Em 1958, uma parte de seus afrescos e mosaicos puderam ser vistos após um cuidadoso trabalho da escola de arqueologia dos Estados Unidos, que contou com a colaboração de alguns especialistas turcos.
Em maio de 2020, o Conselho de Estado aprovou que o presidente turco convertesse o museu Santa Sofia em mesquita, decisão que foi lamentada pela Igreja Católica e que suscitou críticas internacionais pelos danos causados à história e ao patrimônio cultural da humanidade.
Os bispos dos Estados Unidos declararam 24 de julho como “dia de luto”, data em que foi realizada a primeira oração islâmica em 86 anos na antiga igreja de Santa Sofia.
A Arquidiocese Greco-Ortodoxa da América aderiu a este gesto simbólico e assinalou que a reconversão de Santa Sofia é “um programa de uma errada apropriação cultural e espiritual, assim como uma violação de todos os padrões de harmonia religiosa e respeito mútuo”.
Em 12 de julho, o Papa Francisco disse que se sentiu “muito triste” com a conversão de Santa Sofia.
Para a Igreja Ortodoxa Grega, cuja sede fica em Constantinopla, o uso de Santa Sofia como “troféu e símbolo de conquista” gera “fortes protestos e frustrações entre os cristãos em todo o mundo, além de causar danos à Turquia de várias maneiras”. A Igreja do Oriente Médio considera que a decisão de Erdogan ataca a liberdade religiosa, devido ao simbolismo representado por Santa Sofia.
Para os intelectuais turcos muçulmanos, seguidores da corrente reformista islâmica kemalista, Nazif Ay, Mehmet Ali Öz e Yusuf Dülger, a conversão de Santa Sofia representa “um erro grave e irresponsável” que elimina a neutralidade religiosa e dará lugar “ao ódio contra o Islamismo”.
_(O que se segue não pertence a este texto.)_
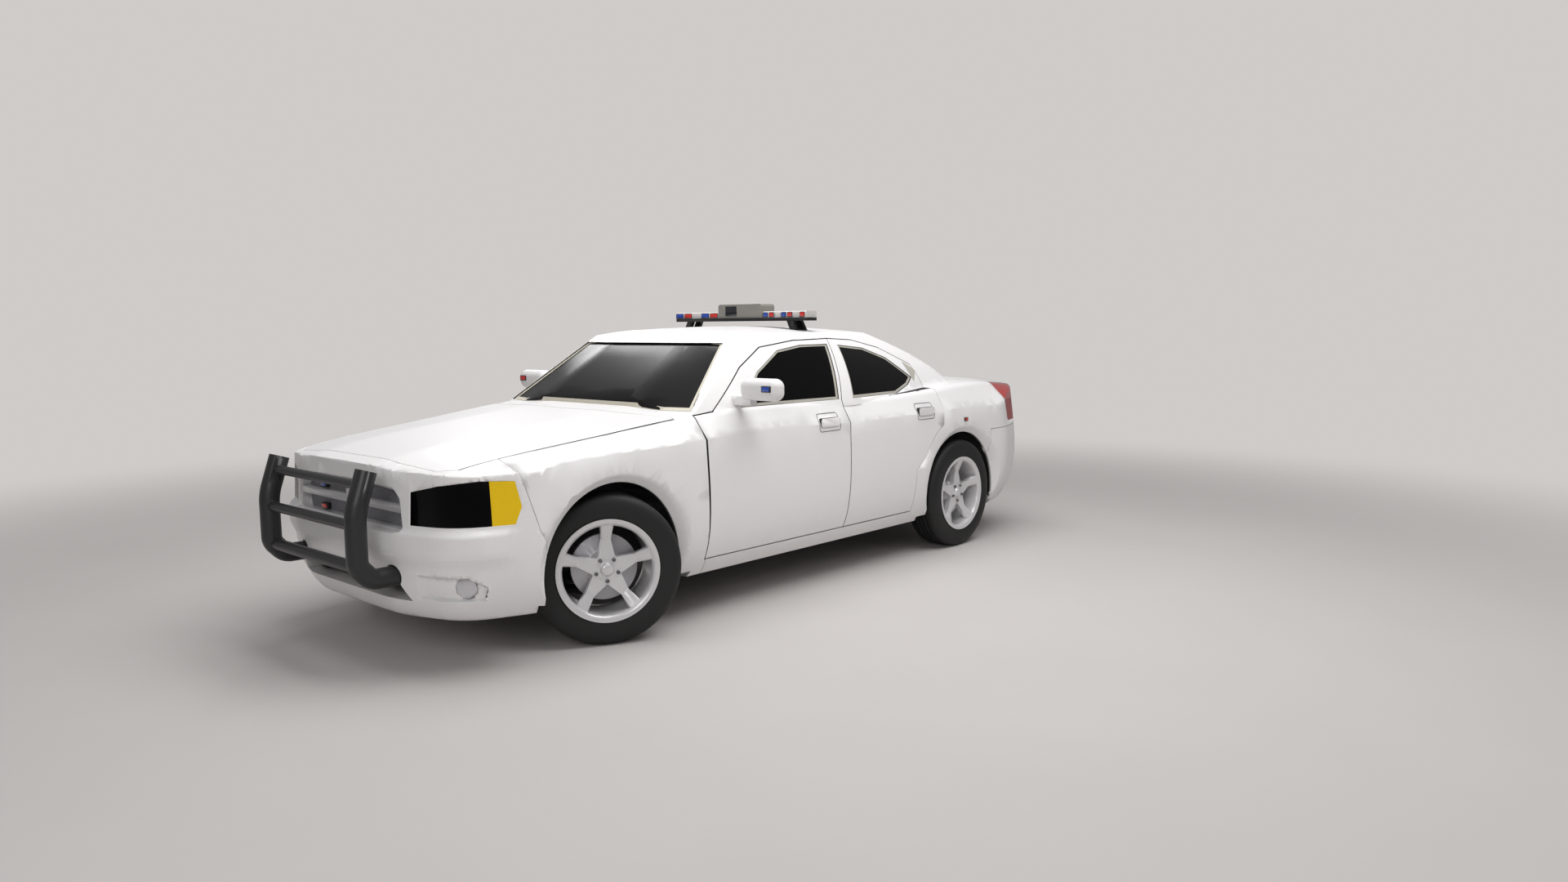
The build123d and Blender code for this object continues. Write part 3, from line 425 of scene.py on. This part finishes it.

Mohamed Abdel Salam, secretário-geral do Alto Comitê para a Fraternidade Humana e conselheiro especial do grão-imã de Al Azhar, Ahmed Al Tayeb, a mais alta autoridade dentro do Islã sunita, enviou uma carta a Erdogan exigindo que Santa Sofia continuasse sendo o local de abertura, encontro e inspiração para pessoas de todas as nações e religiões.